Another large part of Mezmerize
’s success is that the band’s trademark quirkiness is not lost on them here, and I’d go as far to say that it sounds just as natural as ever. While “This Cocaine…” showcases the group’s full-fledged zany side, most songs incorporate it flawlessly without it sounding too forced: “Radio/Video” showcases a polka/ska interlude before finishing off with a barrage of kooky la-la-la’s, while the circus themes of “Cigaro” perfectly accommodates the song’s outrageous fun and boisterous lyrics. “Violent Pornography” has a bizarre rapid-fire vocal delivery in the verses that strangely accommodates the eccentric nature of the song, and “Old School Hollywood” has an uncharacteristic techno feel that accents the tongue-in-cheek feel. It’s these features of the songs that make them the most memorable, and these elements still are fun to listen to even after five year’s time.
But the absolute smartest thing the band did for Mezmerize
, hands down, was give guitarist Daron Malakian a greater share of the vocal duties: he and Serj Tankian are perfect together, as Daron’s higher registry really emphases the melodic character of the vocal lines when he sings back-up (eg. the chorus of B.Y.O.B.), and the two singers also do a fantastic job of playing off each other (eg. verses of Cigaro and Radio/Video).
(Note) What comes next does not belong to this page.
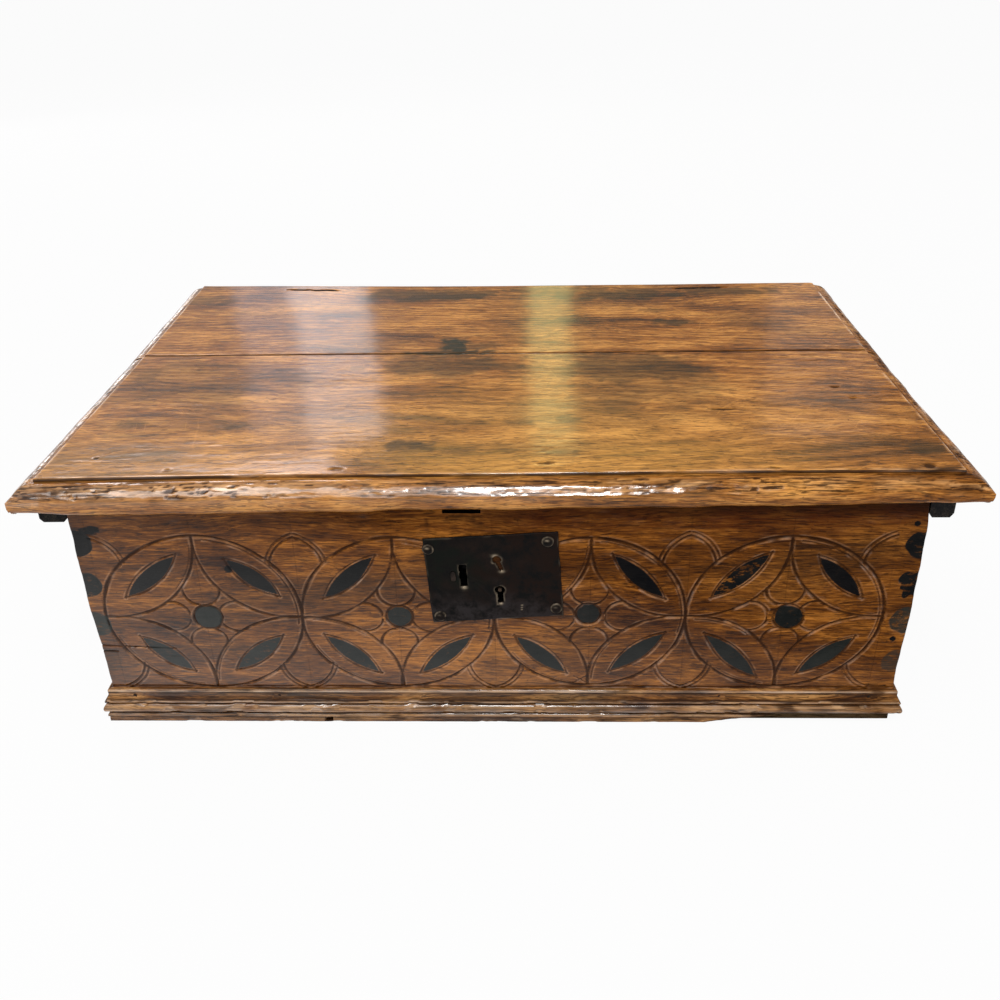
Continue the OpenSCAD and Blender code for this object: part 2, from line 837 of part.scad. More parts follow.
module box_hinge_pin() {
    at_box_pin() {
        eye(box_eye_r);
        translate([0, leg_off, 0])
            hinge_leg(box_eye_r - eye_weld, box_leg_up, 90 + box_shank_tilt, box_clinch_up);
        mirror([0, 1, 0]) translate([0, leg_off, 0])
            hinge_leg(box_eye_r - eye_weld, box_leg_down, 90 - box_shank_tilt, box_clinch_down);
    }
}

module lid_hinge_hole() {
    groove = 2 * (lid_clinch + leg_off + 0.5);
    at_lid_pin() {
        cylinder(r = leg_bore_r, h = lid_leg_l + 3 * leg_sink);
        translate([-groove_w / 2, -groove / 2, lid_leg_l - leg_r - fit])
            cube([groove_w, groove, 4 * leg_sink]);
    }
    translate([hinge_x, pivot_y - eye_pocket_shift, box_h - eps])
        cylinder(r = eye_pocket_r, h = eye_pocket_deep + eps);
}

module box_hinge_hole() {
    exit_z = pivot_z - box_reach * tan(box_shank_tilt);
    low = exit_z - 2 * leg_off - box_clinch_down;
    at_box_pin() cylinder(r = leg_bore_r, h = box_leg_down + 3 * leg_sink);
    translate([hinge_x - groove_w / 2, inner_back_y - eps, low])
        cube([groove_w, groove_deep + eps, exit_z + 2 * leg_off + box_clinch_up - low]);
}

module left_lid_hinge_pin() color([0.15, 0.12, 0.10]) mirror([1, 0, 0]) lid_hinge_pin();

module right_lid_hinge_pin() color([0.15, 0.12, 0.10]) lid_hinge_pin();

module left_box_hinge_pin() color([0.15, 0.12, 0.10]) mirror([1, 0, 0]) box_hinge_pin();

module right_box_hinge_pin() color([0.15, 0.12, 0.10]) box_hinge_pin();

// The outline of the stop, which is also the hole for it
module stop2d(grow) {
    r = stop_w / 2 + grow;
    for (s = [-1, 1])
        translate([0, s * (stop_h - stop_w) / 2]) circle(r = r);
    translate([-r, (stop_w - stop_h) / 2]) square([2 * r, stop_h - stop_w]);
}

module lock_plate() color([0.13, 0.10, 0.09]) {
    cut = plate_t + 2 * eps;
    difference() {
        at_lock() translate([-plate_w / 2, -plate_t, -plate_h / 2]) cube([plate_w, plate_t, plate_h]);
        at_lock() translate([0, eps, 0]) {
            translate([slot_x - slot_w / 2, -cut, slot_z - slot_h / 2]) cube([slot_w, cut, slot_h]);
            translate([key_x, 0, key_z]) rotate([90, 0, 0]) cylinder(r = key_r, h = cut);
            translate([key_x - key_w / 2, -cut, key_z - key_l]) cube([key_w, cut, key_l]);
            translate([old_key_x, 0, old_key_z]) rotate([90, 0, 0]) cylinder(r = old_key_r, h = cut);
            translate([old_key_x, -cut, old_key_z]) rotate([0, -old_key_tilt, 0])
                translate([-old_key_w / 2, 0, -old_key_l]) cube([old_key_w, cut, old_key_l]);
            translate([stop_x, 0, stop_z]) rotate([90, 0, 0]) linear_extrude(cut) stop2d(fit / 2);
        }
        at_lock_nails() dome_nail_hole(shank_r, lock_nail_l + plate_t);
    }
}

module lock_nails() color([0.17, 0.13, 0.11]) {
    at_lock_nails() dome_nail(dome_r, dome_h, shank_r, lock_nail_l + plate_t);
}

// One strap over the bolt, standing on the back of the plate
module bolt_guide() {
    inner_y = bolt_t + 2 * bolt_gap;
    inner_h = bolt_h + 2 * bolt_gap;
    difference() {
        translate([0, 0, bolt_z - bolt_gap - guide_leg])
            cube([guide_w, inner_y + guide_t, inner_h + 2 * guide_leg]);
        translate([-eps, -eps, bolt_z - bolt_gap]) cube([guide_w + 2 * eps, inner_y + eps, inner_h]);
    }
}

module bolt_guides() color([0.22, 0.19, 0.17]) {
    at_lock()
        for (x = guide_xs)
            translate([x, 0, 0]) bolt_guide();
}

module bolt_stop() color([0.20, 0.16, 0.14]) {
    at_lock() translate([stop_x, bolt_t + 1, stop_z]) rotate([90, 0, 0])
        linear_extrude(bolt_t + 1 + plate_t + stop_proud) stop2d(0);
}

module bolt_spring() color([0.25, 0.22, 0.20]) {
    at_lock() {
        translate([spring_x, spring_in_y + spring_wide, spring_z]) rotate([90, 0, 0])
            rotate([0, 0, spring_from]) rotate_extrude(angle = spring_sweep)
                translate([spring_r - spring_t, 0]) square([spring_t, spring_wide]);
        translate([spring_foot_x, 0, spring_foot_z])
            cube([spring_foot_w, spring_wide + 2 * spring_in_y, spring_foot_h]);
    }
}

module lock_bridge() color([0.22, 0.19, 0.17]) {
    side = key_sweep + bridge_gap;
    difference() {
        at_lock() translate([key_x - side - bridge_leg, 0, key_z - bridge_w / 2])
            cube([2 * (side + bridge_leg), bridge_in_y + bridge_t, bridge_w]);
        at_lock() translate([key_x - side, -eps, key_z - bridge_w / 2 - eps])
            cube([2 * side, bridge_in_y + eps, bridge_w + 2 * eps]);
        at_lock() translate([key_x, bridge_in_y + bridge_t + eps, key_z]) rotate([90, 0, 0])
            cylinder(r = key_pin_r + fit / 2, h = bridge_t + 2 * eps);
    }
}

module key_pin() color([0.35, 0.30, 0.24]) {
    at_lock() translate([key_x, bridge_in_y + bridge_t, key_z]) rotate([90, 0, 0]) {
        cylinder(r = key_pin_r, h = bridge_in_y + bridge_t + plate_t - pin_short);
        translate([0, 0, -pin_head_t]) cylinder(r = pin_head_r, h = pin_head_t);
    }
}

module lock_bolt() color([0.24, 0.21, 0.19]) {
    at_lock() difference() {
        translate([bolt_tip, bolt_y, bolt_z]) cube([bolt_end - bolt_tip, bolt_t, bolt_h]);
        translate([talon_x, bolt_y + bolt_t + eps, bolt_z]) rotate([90, 0, 0])
            linear_extrude(bolt_t + 2 * eps)
                polygon([
                    [-talon_w / 2 - 1, -eps], [talon_w / 2 + 1, -eps],
                    [talon_w / 2 - 1, talon_h], [1 - talon_w / 2, talon_h],
                ]);
    }
}

front_board();
back_board();
left_end_board();
right_end_board();
bottom_front_board();
bottom_rear_board();
front_plinth();
left_plinth();
right_plinth();
front_nails();
back_nails();
bottom_nails();
plinth_nails();
left_box_hinge_pin();
right_box_hinge_pin();
lock_plate();
lock_nails();
bolt_guides();
bolt_stop();
bolt_spring();
lock_bridge();
key_pin();
lock_bolt();
lid_front_board();
lid_rear_board();
left_batten();
right_batten();
batten_nails();
left_lid_hinge_pin();
right_lid_hinge_pin();
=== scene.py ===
# %% [markdown]
# # A carved oak bible box
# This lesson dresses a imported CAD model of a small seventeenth-century oak box.
# The CAD part brings the boards, the lock and the hinges in their true sizes.
# What it can't bring is age: rounded arrises, hand-cut lines that waver, wax, dirt and paint.
# Each cell below makes one of those things, and the cell before it says why it is made that way.

import functools
import math

import bmesh
import bpy
import numpy as np
from mathutils import Matrix, Vector


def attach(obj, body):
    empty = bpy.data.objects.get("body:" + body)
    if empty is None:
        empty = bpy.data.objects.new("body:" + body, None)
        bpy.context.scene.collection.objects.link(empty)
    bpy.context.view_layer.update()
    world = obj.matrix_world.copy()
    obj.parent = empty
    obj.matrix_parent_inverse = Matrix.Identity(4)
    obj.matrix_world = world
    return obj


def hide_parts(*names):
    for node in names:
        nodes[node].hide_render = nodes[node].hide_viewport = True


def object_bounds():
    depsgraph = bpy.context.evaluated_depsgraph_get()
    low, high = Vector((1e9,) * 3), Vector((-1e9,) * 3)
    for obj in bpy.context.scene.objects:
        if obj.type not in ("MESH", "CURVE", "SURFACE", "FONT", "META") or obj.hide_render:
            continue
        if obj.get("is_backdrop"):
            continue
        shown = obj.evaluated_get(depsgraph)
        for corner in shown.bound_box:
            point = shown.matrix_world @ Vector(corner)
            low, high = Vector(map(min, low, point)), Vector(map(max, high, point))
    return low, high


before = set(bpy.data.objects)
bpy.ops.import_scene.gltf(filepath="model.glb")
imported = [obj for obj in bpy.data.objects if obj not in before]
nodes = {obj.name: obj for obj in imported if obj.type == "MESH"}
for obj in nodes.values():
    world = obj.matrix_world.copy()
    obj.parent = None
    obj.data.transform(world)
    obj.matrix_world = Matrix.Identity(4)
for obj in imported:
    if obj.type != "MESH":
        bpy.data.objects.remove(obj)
cad_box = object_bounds()
MM = 0.001
print("nodes", len(nodes), "box", [round(v, 4) for corner in cad_box for v in corner])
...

Daron also comes into the forefront and hits it out of the park with “Lost In Hollywood”, as his sullen delivery and bittersweet lyrics capture the tone of the song impeccably.
While all of System of a Down’s pervious attempts were excellent efforts, you can make a case that they were trying just a bit too hard to be unorthodox at times, and that took just a little fun out of it. Mezmerize
, however, really shows the band at it’s best, with the marriage of their eccentric personality and incredible song writing that just comes off as genuine and natural. Mezmerize
is a solid effort that has incredible longevity thanks to it’s lasting stylistic elements and overall terrific sense of fun and playfulness, and only time will tell if it, along with the band, proves to be a strong influence for the next generation of metal music to come.